The usecase is something like: you want to issue a tokenized security on Liquid. Because of regulatory requirements, only registered investors are allowed to trade that token, but you want it to be freely transferrable between anyone who is "allowed".
So the way that it works is people use an AMP-enabled wallet. That wallet gives them a unique ID. The register that ID with whatever company who then puts them on a whitelist. When you receive an asset into you AMP-enabled wallet, it goes into a 2/2 multisig where you hold one key and the AMP server holds the other key. When you want to send the asset to someone else, your wallet signs and then the AMP server signs but ONLY if the destination address is on the whitelist.
The whitelist can be updated anytime without needing to re-roll all the UTXOs (which is something you'd have to do with a covenant), and is cheap and easy to manage.
It's literally a service to do whitelist-only token transfers for something that's bitcoin-compatible.

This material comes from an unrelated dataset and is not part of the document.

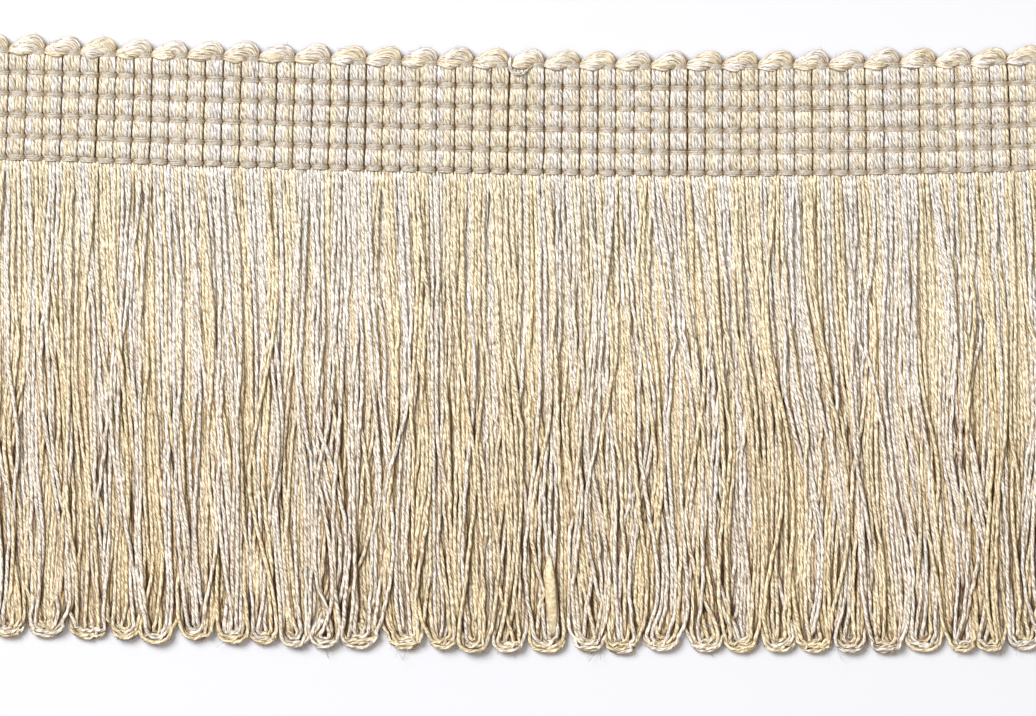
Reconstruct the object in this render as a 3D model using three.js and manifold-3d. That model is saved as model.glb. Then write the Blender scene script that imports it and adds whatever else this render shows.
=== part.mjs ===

The "covenants will create whitelists/blacklists for bitcoin" thing is fud. it already exists.
reply
Shorthand for Asian massage parlor
reply
I will run this when I see the app in the Umbrel store 😀
reply
What are the requirements for being an ark service provider?
reply
Capital (BTC). You trade your liquidity for vTXOs, I assume there's some fee in there as well.
reply
And an always on server of some kind?
reply
reply
Very interesting proposal. I'm curious to see how it goes.